Perhaps on another, far more egalitarian planet, a technology like AI could truly be the ‘great equaliser’ some imagine it to be. Perhaps there, it could actually lead to better outcomes for everyone. But sadly, we don’t live there; we live here.
And any technology we come up with is automatically plugged into the social machinery of this world and this reality. The two evolve together and feed into each other, mirroring all that’s good and all that’s ugly.
Women’s scepticism about AI, and our reluctance to use it, may ultimately be just scepticism about the state of everything else around us.

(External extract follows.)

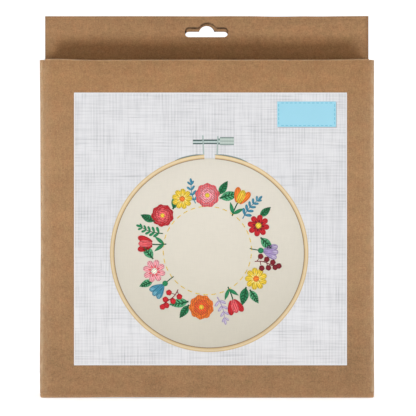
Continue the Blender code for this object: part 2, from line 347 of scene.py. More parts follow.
@dataclass
class BoardSheet:
    """A creased sheet of micro-flute board on a grid.

    The grid's rows run up or over and its columns run to the right as seen from outside. Each
    present cell gives one face of the outer liner and one of the inner liner. Each cut edge gets a
    rim of five bands that dip between the liners where groove is 1, and lie flush where it is 0.

    Args:
        outer: outer liner points, (rows, columns, 3), in millimetres.
        inner: inner liner points, the same shape.
        present: which cells are board, (rows - 1, columns - 1).
        groove: 1 where a cut edge shows the board's core, 0 at a seam, (rows, columns).
        flute: distance across the flutes, (rows, columns).
        crease: how far the board is creased, 0 to 1, (rows, columns).
        tone: how much lighter the liner is there, as a share, below 0 where it is darker.
    """

    outer: Array
    inner: Array
    present: Array
    groove: Array
    flute: Array
    crease: Array
    tone: Array | float = 0.0

    def flipped(self, rows: bool, columns: bool) -> BoardSheet:
        """Count the sheet's rows or columns from their other end.

        Args:
            rows: whether the rows are turned round.
            columns: whether the columns are.

        Returns:
            The same board in that order.
        """
        order = np.s_[:: -1 if rows else 1, :: -1 if columns else 1]
        tone = np.broadcast_to(self.tone, self.groove.shape)
        grids = (self.outer, self.inner, self.present, self.groove, self.flute, self.crease, tone)
        return BoardSheet(*[grid[order] for grid in grids])

    def edges(self) -> Array:
        """Cut edges as pairs of point numbers, with the board on their left seen from outside.

        Returns:
            One pair of point numbers a row.
        """
        index = np.arange(self.groove.size).reshape(self.groove.shape)
        padded = np.pad(self.present, 1)
        above, below = padded[1:, 1:-1], padded[:-1, 1:-1]
        right, left = padded[1:-1, 1:], padded[1:-1, :-1]
        low, high, foot, head = index[:, :-1], index[:, 1:], index[:-1], index[1:]
        sides = (
            (low, high, above & ~below),
            (high, low, below & ~above),
            (foot, head, left & ~right),
            (head, foot, right & ~left),
        )
        return np.concatenate([np.stack([start[cut], stop[cut]], -1) for start, stop, cut in sides])

    def _outwards(self, edges: Array, outer: Array, inner: Array) -> Array:
        """Mitred directions out of the board's edge.

        Each edge's own direction is the edge crossed with the board's thickness. A point takes twice
        the sum of its edges' directions over that sum's squared length.

        Args:
            edges: pairs of point numbers.
            outer: outer points, flattened.
            inner: inner points, flattened.

        Returns:
            One direction a point, zero away from the edges.
        """
        start, stop = edges.T
        out = np.cross(unit(outer[stop] - outer[start]), unit((outer - inner)[edges].sum(axis=1)))
        total = np.zeros_like(outer)
        np.add.at(total, start, out)
        np.add.at(total, stop, out)
        return 2.0 * total / np.maximum((total**2).sum(1, keepdims=True), 0.6)

    def parts(self) -> MeshParts:
        """Work out both liners and the rims as one closed piece.

        Returns:
            The piece, with the marks cut, inside, flute, crease and tone.
        """
        count = self.groove.size
        outer, inner = self.outer.reshape(-1, 3), self.inner.reshape(-1, 3)
        index = np.arange(count).reshape(self.groove.shape)
        i, j = np.nonzero(self.present)
        face = np.stack([index[i, j], index[i, j + 1], index[i + 1, j + 1], index[i + 1, j]], -1)
        edges = self.edges()
        rim = np.unique(edges)
        groove = self.groove.reshape(-1)[rim]
        out = (self._outwards(edges, outer, inner)[rim] * groove[:, None])[None]
        bands = outer[rim] * (1 - RIM_SHARES) + inner[rim] * RIM_SHARES - out * RIM_DIPS
        levels = np.full((len(bands) + 2, count), -1)
        levels[0], levels[-1] = np.arange(count), np.arange(count) + count
        levels[1:-1, rim] = 2 * count + np.arange(bands.size // 3).reshape(len(bands), -1)
        start, stop = edges.T
        near, far = levels[:-1], levels[1:]
        rims = np.stack([near[:, stop], near[:, start], far[:, start], far[:, stop]], -1).reshape(-1, 4)
        quads = np.concatenate([face, face[:, ::-1] + count, rims])

        def spread(grid: Array | float, on_rim: float = 1.0) -> Array:
            """A grid's values on both liners, and a share of them on the rim's bands."""
            values = np.broadcast_to(grid, self.groove.shape).reshape(-1)
            return np.concatenate([values, values, np.tile(values[rim] * on_rim, len(bands))])

        cut = np.concatenate([np.zeros(2 * count), np.tile(groove, len(bands))])
        inside = np.repeat([0.0, 1.0, 0.5], [count, count, len(bands) * len(rim)])
        marks = {
            "cut": cut,
            "inside": inside,
            "flute": spread(self.flute),
            "crease": spread(self.crease),
            "tone": spread(self.tone, 0.0),
        }
        points = np.concatenate([outer, inner, bands.reshape(-1, 3)])
        hard = np.arange(len(quads)) >= 2 * len(face)
        return MeshParts(points, quads, marks, hard=hard).pruned()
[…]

I’m a GenX woman and tried some AI apps and found them vastly inferior to my own abilities in writing and pretty much anything else I need to do. I don’t use it for research or fact checking because my own skills are better and it is frequently just WRONG or makes up random bullshit. Fixing its stupid mistakes wastes tons of time. I have plenty of meatspace hobbies, good social skills and actual IRL friends so I don’t need to talk to an inanimate text extruder for social interaction, and I value my privacy. Plus as an editor I’m acutely aware of the scraping and plagiarism that comes with AI usage and do everything I can to protect myself and my clients from intellectual property theft. The (mostly men) who build these tools have a broken moral compass and no understanding of consent, so no thanks on that front. My YA daughter is a STEM student who loves AI technology for advanced mathematics, improving radio telescope imaging etc. but doesn’t use LLMs “because it’s cheating, they are creepy and dumb and I’m a much better writer anyway and why would I just give some robot stranger my personal information?!”. Women are generally smarter, more industrious, conscientious and thoughtful of the potential consequences of our actions than men, because in a world populated with predatory men and corporations a mistake could literally cost us our lives. 🎤 BOOM 💥
The other big reason is that AI seems like a narcissistic gaslighting love-bombing tool. It’s overly helpful and flattering (“That’s an astute point you’ve made about…”) but at the same time, it is a people pleaser and lies through its teeth. I’ve had so many interactions with it where I have asked it questions that it fabricated data for, hallucinated, etc. AI seems like every abusive boyfriend - charming and offering the world only to gaslight and lie. AI apologies to me over and over but keeps lying!